(Object data in JSON)
[start]
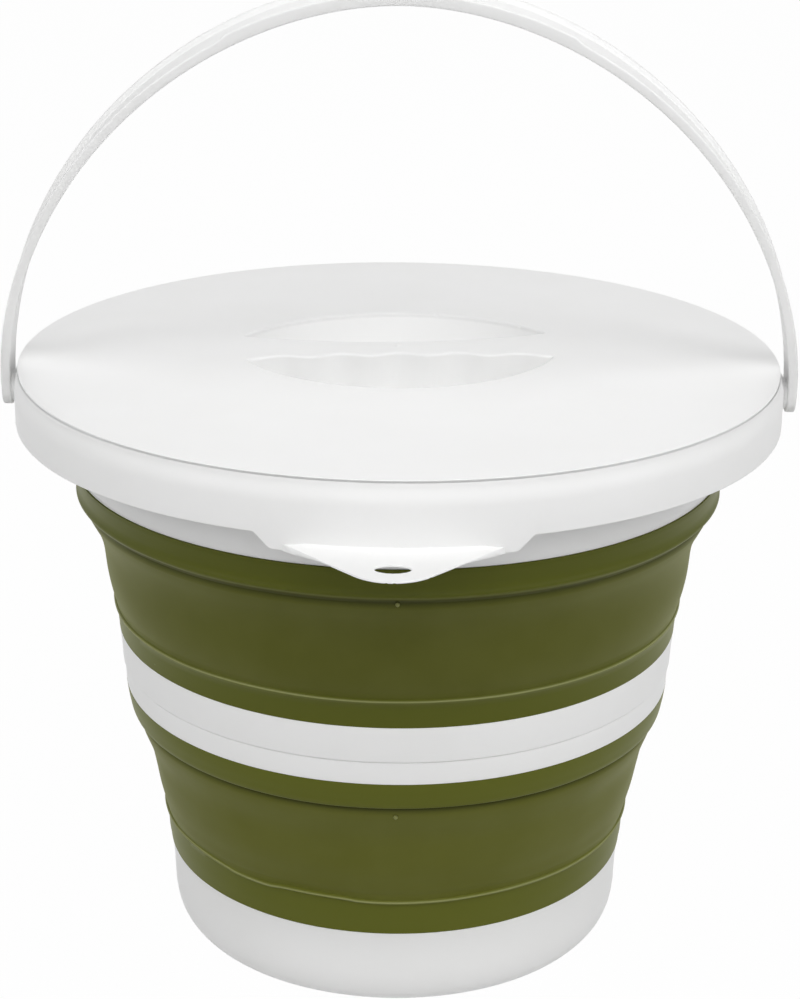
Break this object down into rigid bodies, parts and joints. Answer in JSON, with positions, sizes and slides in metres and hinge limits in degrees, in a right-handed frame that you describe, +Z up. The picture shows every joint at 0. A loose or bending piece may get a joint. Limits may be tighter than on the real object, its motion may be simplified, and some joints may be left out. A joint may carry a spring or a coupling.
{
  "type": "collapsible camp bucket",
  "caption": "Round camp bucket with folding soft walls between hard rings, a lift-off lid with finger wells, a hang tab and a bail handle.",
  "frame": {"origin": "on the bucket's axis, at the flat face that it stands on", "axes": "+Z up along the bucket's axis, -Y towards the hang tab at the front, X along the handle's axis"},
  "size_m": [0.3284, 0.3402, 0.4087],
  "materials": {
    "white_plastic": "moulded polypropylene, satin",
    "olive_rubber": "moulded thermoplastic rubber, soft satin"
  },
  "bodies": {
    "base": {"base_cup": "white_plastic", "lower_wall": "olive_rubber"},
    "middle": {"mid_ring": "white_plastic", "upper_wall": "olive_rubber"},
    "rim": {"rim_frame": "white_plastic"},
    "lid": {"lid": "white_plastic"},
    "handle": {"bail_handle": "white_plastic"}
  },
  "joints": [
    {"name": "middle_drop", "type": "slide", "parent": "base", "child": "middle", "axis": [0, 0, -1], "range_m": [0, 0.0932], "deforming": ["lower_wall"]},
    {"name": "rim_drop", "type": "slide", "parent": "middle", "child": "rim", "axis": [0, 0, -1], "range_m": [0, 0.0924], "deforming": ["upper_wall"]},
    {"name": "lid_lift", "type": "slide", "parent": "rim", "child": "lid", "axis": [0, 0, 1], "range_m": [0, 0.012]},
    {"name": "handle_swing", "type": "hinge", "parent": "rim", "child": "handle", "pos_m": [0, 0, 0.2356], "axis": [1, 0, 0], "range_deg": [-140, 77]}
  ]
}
[end]
[start]
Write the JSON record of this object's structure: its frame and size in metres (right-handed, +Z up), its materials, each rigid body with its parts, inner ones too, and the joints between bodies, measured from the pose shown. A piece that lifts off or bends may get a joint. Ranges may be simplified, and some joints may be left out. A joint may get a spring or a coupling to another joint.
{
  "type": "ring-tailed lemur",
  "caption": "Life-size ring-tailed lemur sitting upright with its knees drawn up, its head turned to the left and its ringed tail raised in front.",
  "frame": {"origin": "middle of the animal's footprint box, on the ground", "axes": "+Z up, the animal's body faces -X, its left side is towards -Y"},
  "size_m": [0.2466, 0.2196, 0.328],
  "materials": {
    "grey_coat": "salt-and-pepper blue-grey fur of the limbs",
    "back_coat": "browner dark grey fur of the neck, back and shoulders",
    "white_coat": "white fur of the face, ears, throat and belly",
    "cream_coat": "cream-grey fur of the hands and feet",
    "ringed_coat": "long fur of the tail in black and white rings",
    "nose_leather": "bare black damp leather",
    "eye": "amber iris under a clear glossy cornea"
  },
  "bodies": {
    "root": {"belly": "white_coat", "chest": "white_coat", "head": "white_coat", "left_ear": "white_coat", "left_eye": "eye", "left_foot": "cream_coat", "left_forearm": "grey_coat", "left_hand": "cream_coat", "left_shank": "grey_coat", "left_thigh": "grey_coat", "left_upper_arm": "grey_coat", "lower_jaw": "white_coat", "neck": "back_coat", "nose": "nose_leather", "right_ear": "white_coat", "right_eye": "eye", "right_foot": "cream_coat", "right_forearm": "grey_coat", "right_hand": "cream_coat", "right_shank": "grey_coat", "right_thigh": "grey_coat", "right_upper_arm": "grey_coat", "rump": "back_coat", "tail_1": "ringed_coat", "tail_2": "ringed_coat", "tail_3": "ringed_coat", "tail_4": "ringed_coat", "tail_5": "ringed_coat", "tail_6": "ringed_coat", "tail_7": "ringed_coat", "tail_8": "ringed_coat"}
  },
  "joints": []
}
[end]
_Exercise_:
Gather every line from the entries above where the word "bodies" appears, and copy them.

_Reply to the exercise_:
Break this object down into rigid bodies, parts and joints. Answer in JSON, with positions, sizes and slides in metres and hinge limits in degrees, in a right-handed frame that you describe, +Z up. The picture shows every joint at 0. A loose or bending piece may get a joint. Limits may be tighter than on the real object, its motion may be simplified, and some joints may be left out. A joint may carry a spring or a coupling.
  "bodies": {
Write the JSON record of this object's structure: its frame and size in metres (right-handed, +Z up), its materials, each rigid body with its parts, inner ones too, and the joints between bodies, measured from the pose shown. A piece that lifts off or bends may get a joint. Ranges may be simplified, and some joints may be left out. A joint may get a spring or a coupling to another joint.
  "bodies": {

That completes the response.